Queen Elizabeth dancing La Volta with Leicester

But what is almost even more interesting is that he saw not only the Queen, but he also saw Leicester, the father of playing companies, he also saw James Burbage, the father of theatre in England, and he probably saw Richard Burbage, who would be the first true superstar of England’s theatre.

Just think of that. When Shakepspeare was only 11 years old, in July 1575, he was getting a glimpse of his future.
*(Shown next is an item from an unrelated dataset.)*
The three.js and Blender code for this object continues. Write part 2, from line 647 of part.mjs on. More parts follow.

One day he would act and write for the Queen, in the company of these very men.

I think Shakespeare fell in love with theatre and plays and acting earlier in his life, when he was 5 years old.
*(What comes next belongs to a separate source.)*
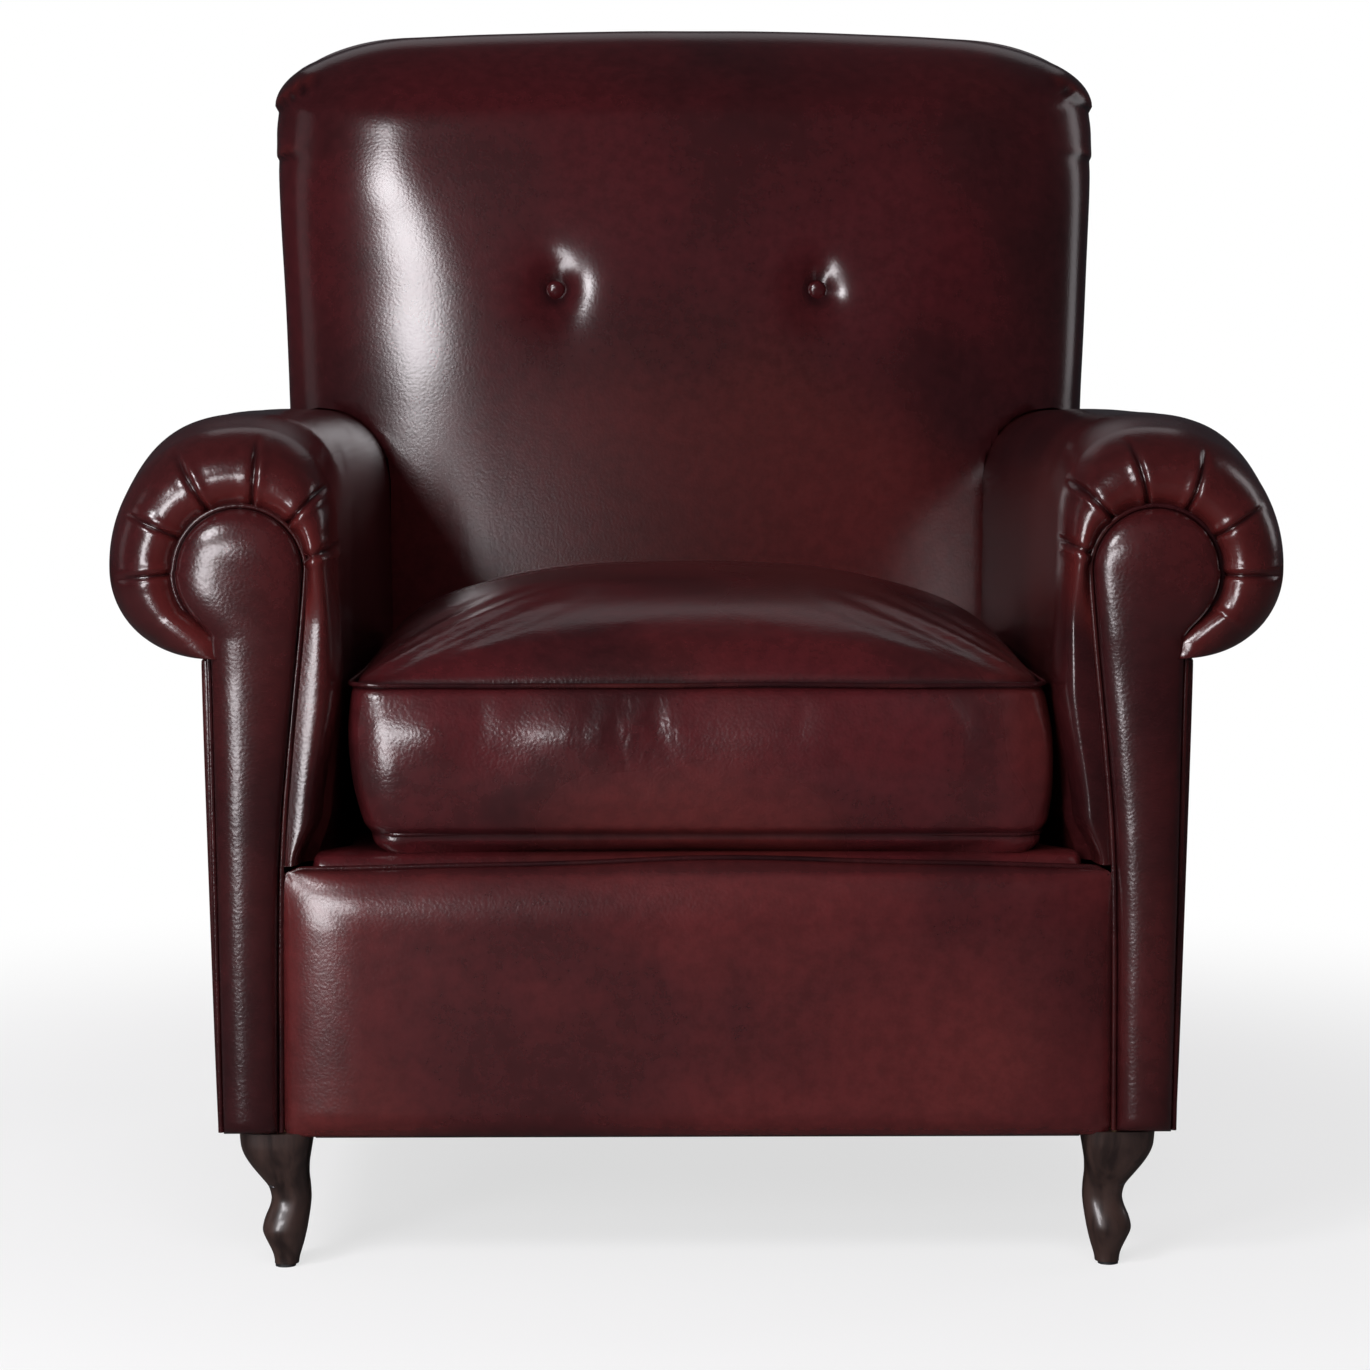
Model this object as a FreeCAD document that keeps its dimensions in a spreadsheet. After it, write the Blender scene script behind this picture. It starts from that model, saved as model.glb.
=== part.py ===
"""Scroll-arm club armchair with a loose seat cushion, in millimetres.

X runs across the chair, Y from front to back and Z up. The origin lies on the
floor, under the middle of the chair's box. The sitter faces -Y.
"""
import FreeCAD, Part
import Sketcher
import math
import os

from FreeCAD import Vector

# Driving dimensions: name and value in millimetres, or degrees where the name ends in angle
SIZES = [
    ("overall_depth", 880),
    ("overall_height", 957),
    ("leg_height", 104),
    ("frame_width", 680),
    ("rail_height", 90),
    ("rail_thickness", 30),
    ("post_width", 40),
    ("post_depth", 50),
    ("back_top_padding", 117),
    ("top_rail_height", 50),
    ("back_tack_rail_height", 40),
    ("arm_spread", 654),
    ("arm_height", 609),
    ("arm_roll_radius", 99),
    ("arm_tuck_radius", 62),
    ("arm_nose_radius", 34),
    ("arm_end_radius", 14),
    ("arm_rail_width", 50),
    ("arm_rail_depth", 40),
    ("tack_rail_height", 30),
    ("seat_width", 520),
    ("side_panel_foot", 7),
    ("side_panel_head", 16),
    ("facing_head_radius", 47),
    ("facing_neck_radius", 10),
    ("facing_inner_foot", 301),
    ("facing_inner_waist", 299),
    ("facing_outer_foot", 346),
    ("facing_outer_head", 352),
    ("facing_thickness", 15),
    ("facing_rounding", 9),
    ("board_thickness", 6),
    ("board_inset", 8),
    ("border_drop", 11),
    ("border_width", 591),
    ("border_crown", 17),
    ("border_corner_radius", 24),
    ("deck_height", 307),
    ("pad_thickness", 18),
    ("leather_thickness", 2),
    ("hessian_thickness", 1.5),
    ("webbing_width", 55),
    ("webbing_thickness", 2),
    ("dust_cover_thickness", 1),
    ("spring_radius", 38),
    ("spring_wire_radius", 2),
    ("spring_turns", 5),
    ("cushion_width", 514),
    ("back_padding_at_seat", 170),
    ("cushion_setback", 22),
    ("cushion_boxing", 109),
    ("cushion_underside_rise", 11),
    ("cushion_crown", 66),
    ("cushion_corner_radius", 28),
    ("cushion_draw_in", 4),
    ("cushion_swell", 2),
    ("cushion_piping_radius", 2.5),
    ("zip_length", 400),
    ("zip_width", 24),
    ("zip_thickness", 1),
    ("slider_length", 10),
    ("slider_height", 13),
    ("slider_thickness", 3),
    ("slider_tab_width", 6),
    ("slider_tab_drop", 16),
    ("slider_tab_thickness", 1.6),
    ("facing_piping_radius", 3),
    ("back_gap", 8),
    ("back_width_low", 712),
    ("back_width_high", 740),
    ("back_corner_radius", 84),
    ("back_top_crown", 10),
    ("back_top_rounding", 75),
    ("back_front_crown", 22),
    ("back_face_corner", 45),
    ("back_rear_corner", 18),
    ("back_inside_angle", 11.3),
    ("back_outside_angle", 8),
    ("back_panel_thickness", 8),
    ("back_panel_drop", 139),
    ("back_roll_overhang", 12),
    ("button_spacing", 233),
    ("button_drop", 235),
    ("button_radius", 9),
    ("button_thickness", 6),
    ("dimple_radius", 44),
    ("dimple_depth", 20),
    ("twine_radius", 1),
    ("toggle_radius", 4),
    ("toggle_length", 26),
    ("front_leg_top", 55),
    ("front_leg_knee", 59),
    ("front_leg_ankle", 29),
    ("front_leg_toe", 34),
    ("front_leg_foot", 17),
    ("knee_height", 90),
    ("ankle_height", 46),
    ("toe_height", 21),
    ("ankle_shift", 9),
    ("toe_shift", 4),
    ("foot_shift", 7),
    ("rear_leg_foot", 28),
    ("rear_leg_splay", 24),
    ("glide_radius", 7.5),
    ("glide_thickness", 2),
    ("bolt_radius", 4),
    ("bolt_reach", 44),
    ("hole_clearance", 0.2),
    ("soft_clearance", 0.3),
]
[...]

But if there was any doubt that he would go on to become an actor and a writer, all doubt would be gone in July 1575.

I like to imagine that the young boy Shakespeare walked among the festivities and entertainments, with his jaw dropped open and was delighted by everything he saw.

What he saw stayed with him his entire life. He must have seen Leicester’s fireworks and a spectacle of a 24-foot-long dolphin emerging from a lake, inside of which was an actor playing the Greek poet Arion.

Arion on a dolphin's back

When Shakespeare wrote Twelfth Night many years later, he referred back to “Arion on the dolphin’s back” and in A Midsummer Night’s Dream he referred to the fireworks and the “dolphin’s back” again.

I have this image in my mind of this young Warwickshire boy witnessing what sounds like the grandest entertainment of the 16th century, staring up at the sky as the fireworks explode -- and whatever dreams he had get even bigger with every explosion.

Fireworks over Kenilworth Castle

Somewhere inside him, he must have decided that when he grew up, he wanted to act in and write plays for the Queen.

Around 13 years later, by the end of the 1580’s, that little boy was a young man. Shakespeare would be in London, part of a playing company, and acting and writing as much as he could to secure his future and fortune on stage.

But one of the most important moments in his life that led him to London was at Kenilworth in July 1575.